Slower economic growth, even if it falls well short of recession, is normally associated with declining risk appetite and stronger negative correlation between stocks and bonds. This presents downside risk to interest rates over the medium term even if momentum and uncertainty send them higher in the coming weeks. It’s also a difficult moment for bond investors to “hide” in corporate credit, where spreads are at their narrowest levels in decades. This means they provide less yield pickup and more downside macro risk than usual.

In our experience, slower growth also makes investors pickier about price, which could make stocks with the highest valuations the most vulnerable. This could mean a “fall back to earth” – relative to the rest of the market, anyway – in the priciest Growth stocks that have driven the market this year. We saw flickers of this in small-cap stocks’ strong performance over the summer and as recently as this week in the wake of some shaky earnings reports from the so-called Magnificent 7 firms.

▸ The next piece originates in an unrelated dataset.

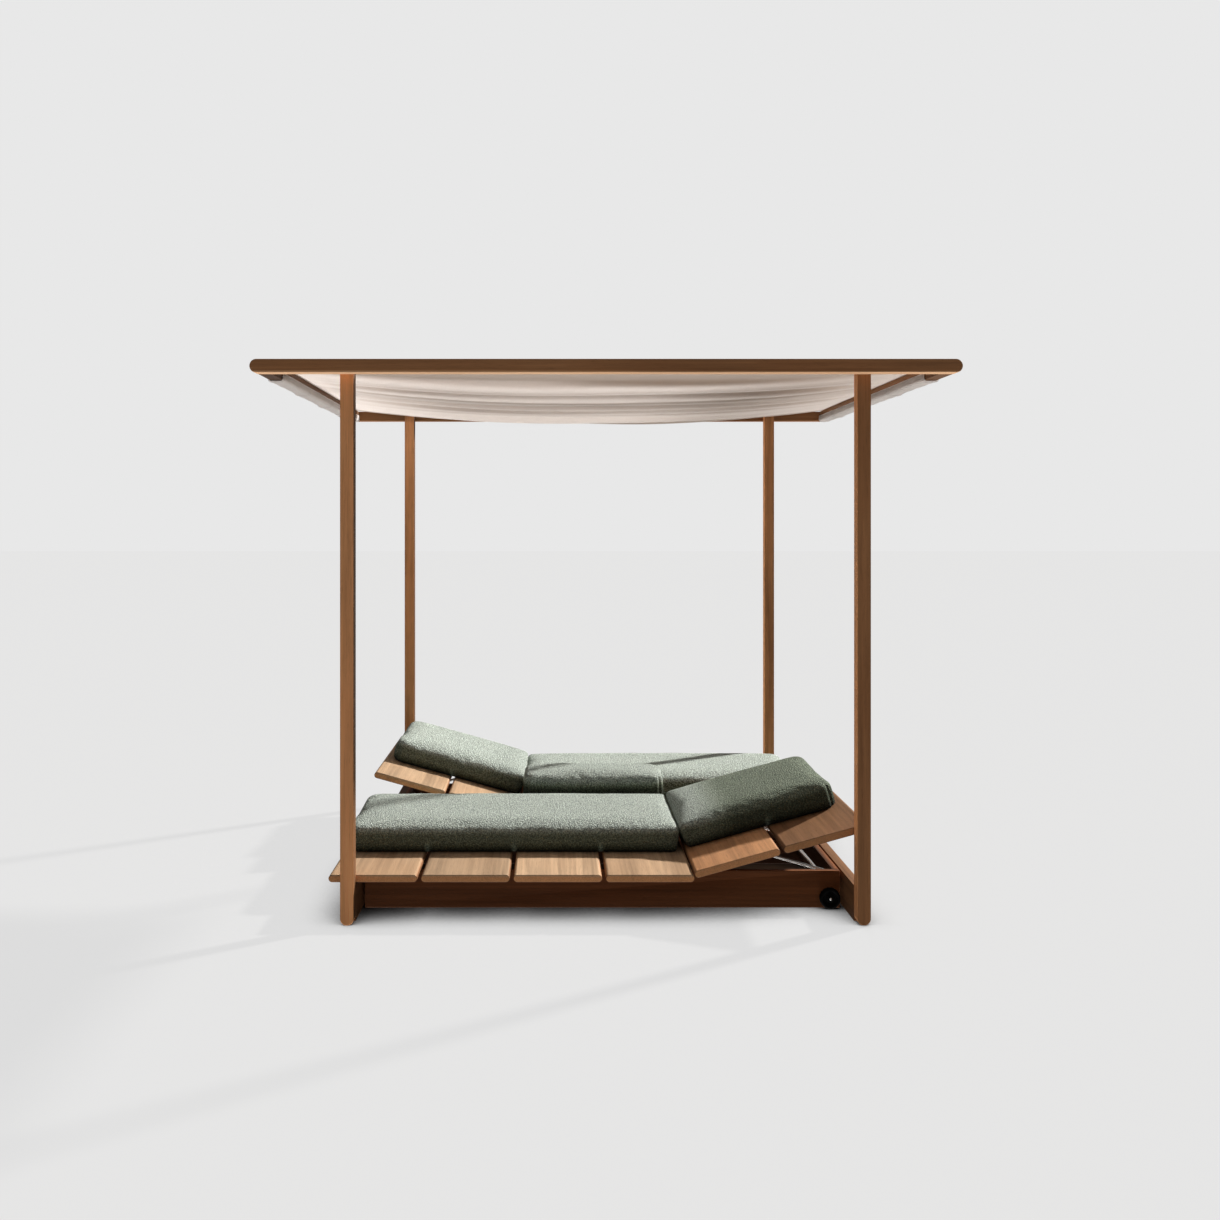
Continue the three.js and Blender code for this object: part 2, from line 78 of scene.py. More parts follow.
# The lounger, measured from its middle on the floor
SLAT_PITCH = 0.344
SLAT_SPAN = 0.330
SLAT_HALF_LENGTH = 0.447
SLAT_UNDER = 0.142
SLAT_TOP = 0.170
FOOT_X = -1.025
BACK_X = 0.351
HINGE = (0.298, 0.0, 0.114)
REST_TILT = np.radians(15.5)
ROD_RADIUS = 0.006
ROD_REACH = 0.2896
PIN_X = 0.873
PROPS = {
    "long_prop": {"leg": 0.238, "pin": 0.123, "slope": np.radians(15.85), "length": 0.3200},
    "short_prop": {"leg": 0.220, "pin": 0.088, "slope": np.radians(49.2), "length": 0.2210},
}
AXLE_X = 0.872
AXLE_Z = 0.040
WHEEL_MIDDLE = 0.313

# Painted light and shade: how much lighter or darker each timber is drawn than its finish
PAINTED_TONES = {
    "post_front_left": 1.78, "post_front_right": 0.82, "post_rear_left": 1.3,
    "post_rear_right": 1.15, "beam_front": 0.8, "beam_rear": 0.7,
    "top_rail_left": 0.35, "top_rail_right": 0.75, "floor_rail_left": 0.3,
    "floor_rail_right": 0.42, "front_seat_slat_1": 1.15, "front_seat_slat_2": 0.92,
    "front_seat_slat_3": 1.3, "front_seat_slat_4": 1.15, "front_back_slat_1": 1.08,
    "front_back_slat_2": 0.46, "rear_back_slat_1": 1.2, "rear_back_slat_2": 1.2,
}

# The folds of the cloth: how far each lies behind the front hem, its height, its width,
# how far it leans from side to side, how dark the painted shade along it is and how wide that
# shade is
FOLDS = (
    (0.215, 0.0100, 0.020, 0.012, 0.55, 0.020), (0.300, 0.0030, 0.012, -0.020, 0.30, 0.014),
    (0.400, 0.0050, 0.016, -0.014, 0.45, 0.020), (0.565, 0.0120, 0.018, 0.010, 0.95, 0.032),
    (0.690, 0.0070, 0.026, -0.006, 0.75, 0.024), (0.820, 0.0040, 0.012, 0.020, 0.45, 0.020),
    (0.960, 0.0120, 0.022, 0.012, 0.80, 0.032), (1.075, 0.0090, 0.014, 0.004, 0.85, 0.034),
    (1.240, 0.0070, 0.018, -0.022, 0.30, 0.020), (1.330, 0.0070, 0.016, 0.012, 0.50, 0.024),
    (1.470, 0.0060, 0.016, 0.016, 0.25, 0.020), (1.640, 0.0080, 0.022, -0.010, 0.20, 0.018),
)

# The canopy's hem and its panel seams, and where the tabs of a sleeve are stitched
HEM_WIDTH = 0.055
PANEL_SEAM_X = 0.62
TAB_STARTS = (-0.806, -0.326, 0.154, 0.634)
TAB_WIDTH = 0.028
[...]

“Sleep tight, kids.” – Conclusion

The past several weeks of interest rate volatility (a euphemism for “swift moves higher in interest rates”) evokes painful memories of 2022, when few investment strategies managed to protect against losses. While this bout should prove temporary, as the previous one ultimately did, it provides investors with a window to reposition out of cash and look to less-expensive-looking parts of the equity and fixed income markets for new investments. This wider variety of assets should prepare portfolios for a more balanced array of risks in the year ahead, including those not correlated to either stocks or bonds.

We are positioned for a moderation in growth, not a crash, but investors should prepare for almost any scenario in the months ahead once the economic data is no longer warped by Hurricane season and we have a clear election outcome for markets to process. Until then, the specter of uncertainty and the dying embers of inflation may continue to haunt investors’ dreams.